I don’t know if you have Marsh grocery stores in your area, but Marsh has filed bankruptcy. There are a lot of Marsh stores in my area; there’s a big one not too far from the office that I go to maybe once or twice a week, and they have a great hot lunch bar. When that closes, they’re going to shutter all their stores. Well, that’s going to have a significant impact, because for a lot of younger adults that live and work downtown, that’s where they shop and it’s where they can go get a hot meal, so they don’t have to cook.
I think it comes down to how we use that data to identify those areas appropriately. I’m not saying that because we have this massive amount of data, we have free access to it; we do not. We are the curators of this information.

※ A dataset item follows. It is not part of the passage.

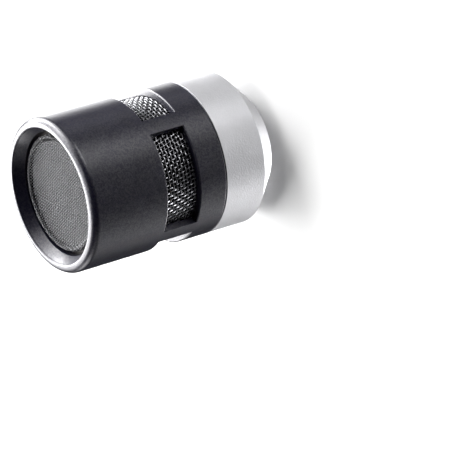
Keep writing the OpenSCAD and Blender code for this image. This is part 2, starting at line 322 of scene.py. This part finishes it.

We have a governance committee that defines who accesses the data, how they access it, and what data they get to access. Just because I want to, doesn’t mean I can. It’s no different than working in a hospital and having all the keys to the kingdom. I can look into the medical record, but I best not, because then I’d have to fire myself.
Gamble: Absolutely. Well, we’ve definitely covered a lot of ground. I know that there’s so much going on, so it’s hard to fit everything in.
Christian: The only other thing I’d say is I’m watching very carefully about what’s been taking place in ONC and CMS. I lay awake at night thinking about the recent cyberattacks. This latest one was quite disconcerting, and so we’re staying diligent. But it just kind of raises the whole specter of the fact that when you think you have all the doors bolted, somebody is going to crawl through a crack, and so you have to be forever vigilant. So now that ONC and CMS both are getting their staffing in place, we’ll see where everything is going to go from there, from an interoperability standpoint and from a standpoint of just moving forward. So we’ll continue to look at those public policies to see what comes out of DC.
Gamble: I think the next time we speak, we’ll have a little bit more information. We know these things take time for new administrations to really set up and get into gear. There will be more to talk about in terms of how this is going to affect everyone.
Christian: I think with the American Healthcare Act and some of the other things, we don’t know what’s going to come out of the Senate. I’m almost certain that what was passed in the House will not be what comes out of the Senate, because there are competing viewpoints about the expansion of the Medicaid populations. We’ve done it twice here in Indiana; it seems to have worked okay. Seema Verma was the consultant that helped both Mitch Daniels and Mike Pence with those revisions of Medicare and Medicaid in Indiana. I have no idea what she’s going to do from a national level, but that’s going to be interesting to see what policies come out from that. So yes, that would be a great topic of the next time we get together to talk about that and see how it’s panning out and what’s going on.
Gamble: Absolutely. These are very interesting times we live in.
Christian: Absolutely, and that is a blessing and a curse.
Gamble: I agree. Well, thank you so much for your time. I really enjoyed it.
Christian: You’re very welcome. I’m glad to do it.